A deal for one of the most exceptional farms in the secluded Pemberton Valley went firm late last month as investors discover life beyond Whistler.

The 134-acre property, consisting of two parcels at 8573 Pemberton Meadows Road on the banks of the Ryan River, has been in the Mitchell family for seven generations. But like many farmers, family patriarch Robert Mitchell is ready for retirement and has chosen to sell the property.

“The sale of this extremely rare and iconic farm has generated a lot of interest among the local community, who are sad to see it leave the original family but excited about the possibilities of new ownership,” said Frank Ingham of Royal LePage Sussex and a Pemberton resident, who had the listing.

Ingham said the sale, which is set to close Feb. 6, achieved one of the highest land prices Pemberton has seen in years at more than $35,820 an acre. 

The one recent deal to surpass it was a private deal for 50 acres of farmland that saw pricing of $52,000 an acre. That deal was driven by a neighbour’s interest in acquiring the property to expand production.

In this case of the Mitchell property, the working farm – which has traditional produced potatoes, but now also yields hay – will be retained for agriculture by the new owners, who have not been disclosed. It sits in the Agricultural Land Reserve and features the original barn, a mechanical workshop, several outbuildings as well as the original home.

Ingham says Pemberton has seen growing interest from foreign investors, who come up to Whistler from Vancouver and then hear about the place beyond the resort.
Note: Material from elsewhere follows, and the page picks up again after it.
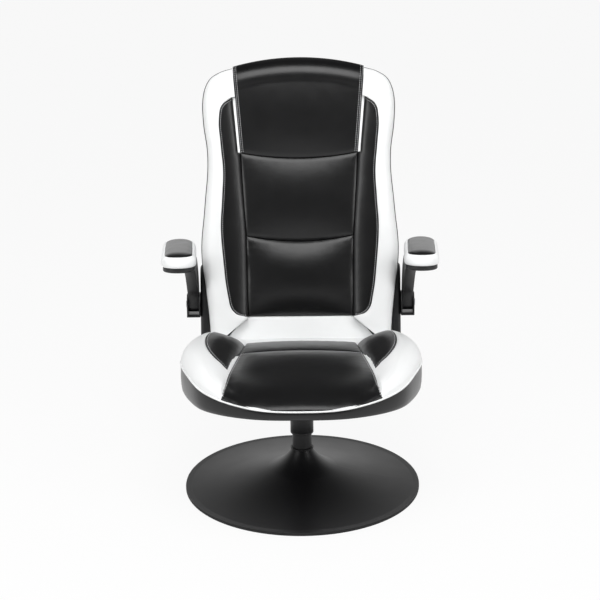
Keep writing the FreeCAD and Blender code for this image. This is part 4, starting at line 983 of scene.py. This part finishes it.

Whether they cycle up or arrive by car, they’re taken with the spectacular mountain scenery and seclusion.

“They say, ‘Wow, look at that farm over there! Wouldn’t it be nice to have a little estate?’” Ingham said.

And then the buy it, and either lease it back to local growers or install a caretaker who oversees the farm operations for them in addition to maintaining a residence on site.

Ingham lists off a string of examples: a buyer from Dubai who bought 48 acres, and another from New Zealand who bought 72. Still another, from Iran, who acquired 28 acres. He’s currently working on a transaction involving a 164-acre property.

Many of the vendors are farmers who are aging out. Once renowned for its seed potatoes because its remote location ensured clean stock from fertile soils, the valley is now home to a handful of growers.

But improvements to the Sea-to-Sky Highway that have brought Squamish within the ambit of Metro Vancouver have also benefitted Pemberton. And unlike Squamish, Pemberton is exempt from the province's Speculation and Vacancy Tax. This has made it fertile for investment.

However, farmers from Metro Vancouver see it as no further away from buyers in Vancouver than the Fraser Valley when traffic is considered. Recent years have seen the valley welcome hops and cranberry growers as well as a number of organic producers.

“It’s really changing the picture here for us,” Ingham said.